Sdrive chapter 2 . 2/15/2006
Sdrive: Sorry for the late review. Anyway, there was some mispellings and such but nothing too bad. I only really caught when you spelled Character without the H. You're story is going really fast, and actually reminds me a lot of mine. Just the first half though. The only reason I say this is because in the real show, three students do not sit up on a stage during the opening ceromony, in fact there is no big speech at all, it's a dorm thing where you all go eat meals. Having three students sit in front of an audience was something I changed to make my story more original, but it's fine that you used it. You're putting too many breaks with too little happening in between them. The whole part with Tim wondering if he got her message was really not needed till later on before they all arived. It could have gone something like, "He stands there thinking, 'hmm, I wonder if she got my message. Five minutes pass before Cynthia and Marie arive, 'I was waiting for you.'" I didn't use the exact words but I was just going off memory. Anyway, the story does seem to go really quick. Marie says, "Oh yeah, someone wanted to see you in the obleisk arena." without ever mentioning it was for a duel. When they get there tim was like, "it took you long enough" and then they both start dueling. The problem here is, it could have been someone just wanting to talk and felt like meeting in the Obelisk Arena. I think it would have been better if Cynthia said, "Hey, I made it didn't I? Why did you want to see anyway?" And then Tim says, "Because I want to duel you!" Instead it's just assumed that it they are going to duel. The duel was pretty quick, but creative. 40 pointers tend to end quickly. I can barely even write a 40 pointer without it ending quickly. The story is good. This is just constructive critism, it's better than someone coming up saying, "This story sucks" and not telling you why. I don't think your story sucks, I think it has a lot of potential, but like I said, you need to add more detail and slow everything down and don't assume the reader is going to know what is going to happen. Readers truely love it when they get surprised. Have you seen Lucienshadowmasters review's for my story?
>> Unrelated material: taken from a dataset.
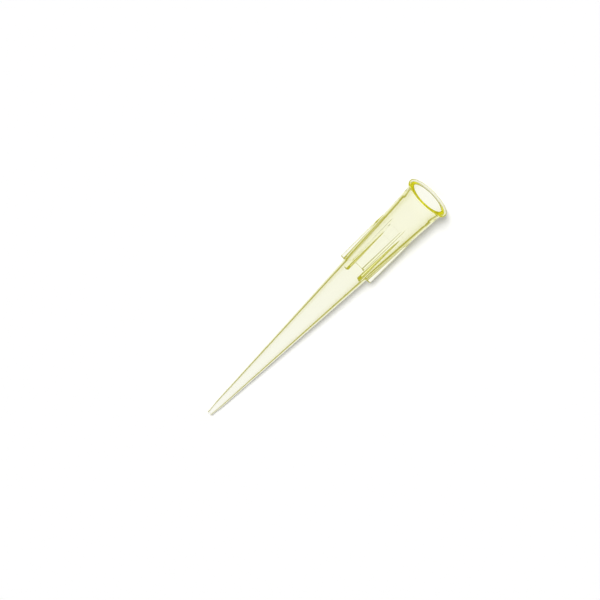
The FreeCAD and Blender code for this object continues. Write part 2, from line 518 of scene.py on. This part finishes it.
def add_camera():
    """Seen from above, past the mouth end, at the photograph's angle."""
    azimuth = math.radians(CAMERA_AZIMUTH)
    elevation = math.radians(CAMERA_ELEVATION)
    back = Vector((
        math.sin(azimuth) * math.cos(elevation),
        -math.cos(azimuth) * math.cos(elevation),
        math.sin(elevation),
    ))
    data = bpy.data.cameras.new("camera")
    data.sensor_width = SENSOR_WIDTH
    data.lens = CAMERA_LENS
    data.clip_start = NEAREST_SEEN * MM
    data.clip_end = FARTHEST_SEEN * MM
    camera = bpy.data.objects.new("camera", data)
    camera.location = (Vector(CAMERA_TARGET) + back * CAMERA_DISTANCE) * MM
    roll = Quaternion((0, 0, 1), math.radians(CAMERA_ROLL))
    camera.rotation_mode = "QUATERNION"
    camera.rotation_quaternion = (-back).to_track_quat("-Z", "Y") @ roll
    bpy.context.scene.collection.objects.link(camera)
    bpy.context.scene.camera = camera


def set_view():
    """Plain colours, and enough bounces for clear plastic."""
    scene = bpy.context.scene
    scene.view_settings.view_transform = "Standard"
    scene.cycles.max_bounces = LIGHT_BOUNCES
    scene.cycles.diffuse_bounces = DIFFUSE_BOUNCES
    scene.cycles.transmission_bounces = LIGHT_BOUNCES
    scene.cycles.glossy_bounces = LIGHT_BOUNCES
    scene.cycles.blur_glossy = 0.0


# ---------------------------------------------------------------- the scene


def add_tip(record):
    """The visual tip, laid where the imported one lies, in its place."""
    mesh = tip_mesh()
    mesh.transform(resting_matrix(record))
    mesh.materials.append(clear_yellow_plastic())
    tip = bpy.data.objects.new("clear_tip", mesh)
    bpy.context.scene.collection.objects.link(tip)
    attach(tip, "root")
    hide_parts("pipette_tip")


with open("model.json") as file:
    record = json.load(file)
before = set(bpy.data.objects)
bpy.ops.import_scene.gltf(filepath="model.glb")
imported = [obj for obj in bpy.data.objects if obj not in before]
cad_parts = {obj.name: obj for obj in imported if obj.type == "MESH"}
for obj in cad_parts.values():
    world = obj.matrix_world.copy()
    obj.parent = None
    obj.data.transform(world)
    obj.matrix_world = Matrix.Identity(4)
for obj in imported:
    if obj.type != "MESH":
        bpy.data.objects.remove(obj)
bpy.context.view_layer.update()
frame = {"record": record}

add_tip(frame["record"])
add_floor()
add_world()
add_key()
add_camera()
set_view()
He is dying to figure out who Ami is because I've kept her so mysterious. People love a good mystery, and they love not knowning what's going to happen next. An even better way to do this for your story than what I said earlier is this.

"Oh yeah, someone wanted to talk to you in the Obelisk Arena. They said that you should be able to figure out where the arena is so it was a safe bet to talk there." Marie says.

"Alright, I'm on my way!" Cynthia says before stopping. "Where exactly IS the obelisk arena?"

Marie sighs, "Follow me."

At the arena Tim is waiting for them impatiently. "I've been waiting here for five minutes. Did she even get my message?" Another five minutes later Cynthia and Marie arrive. "Took you long enough."

"I made it didn't I?" Cynthia asks back. "So, what did you want to talk to me about anyways?"

"Actually rookie, that whole wanting to talk to you was just a way to get you to come. What I really want is a duel!"

Sdrive: Something like that might throw the reader for a loop, and go, "whao, didn't expect that!" Not all people think that way, but they'll see that Tim tricked Cynthia and that it's at least a surprise for the character. So, don't give up. Like I said, it's got plenty of potential. Work hard on it and it can be something you can truely be happy with. Good luck and I can't wait for the next update.

Power to the Hikari's

(P.S. Sorry for going Teacher on you there, I don't remember if I mentioned it in the last review but I want to be a Creative Writing Teacher so I usually give lectures in my Reviews lol. After all, the bottom of the Review box says, "It is extremely helpful to use this opportunity to comment on an aspect of the story that can be improved. A well rounded critique is often the most rewarding tool for the writer." And I hold that to be true. So, again, sorry for the Teacher moment.)

Power to the Hikari's
Anonymous chapter 1 . 2/10/2006
O! _ YAY! HEEHEE I can't wait til the next chapter!
Sdrive chapter 1 . 2/1/2006
Sdrive: I got bored and decided to check out reviewers of stories and see if they were any good. You were the first one to actually write YGO so I figured I'd check it out. Pretty nice start. I think the duels should be longer though. And I'm going to have to keep in mind that you use show cards, not real world cards, because I almost mentioned as a critizing thing that De-Fusion won't work on the Magnet Warriors. But now I'm just mentioning it as example, bleh, guess I just can't get away with correcting things like that, *slaps my face* don't do it. Anyway, I see you like to seperate authors notes and the actual story through the title just like Cyber Commander. I did find you through him after all. So, are the cards going to be as rare as they are in the show or are there going to be 85 Blue Eyes White Dragons floating around? Just curious. I guess I'll try to keep up with this story, looks promising enough. Well, keep up the good work.

Power to the Hikari's
Cager of Dreams chapter 1 . 1/30/2006
i jion?If so send me a form via e-mail and I'll fill it out.
Tim VanSciver chapter 1 . 1/28/2006
Nice Story.
Mavrik Zero chapter 1 . 1/26/2006
good start update soon
Ancient Gear Golem fan chapter 1 . 1/26/2006
SWEET! Don't sto0p writing because several time people have good stories but then stop for no reason at all, so just keep writing alot!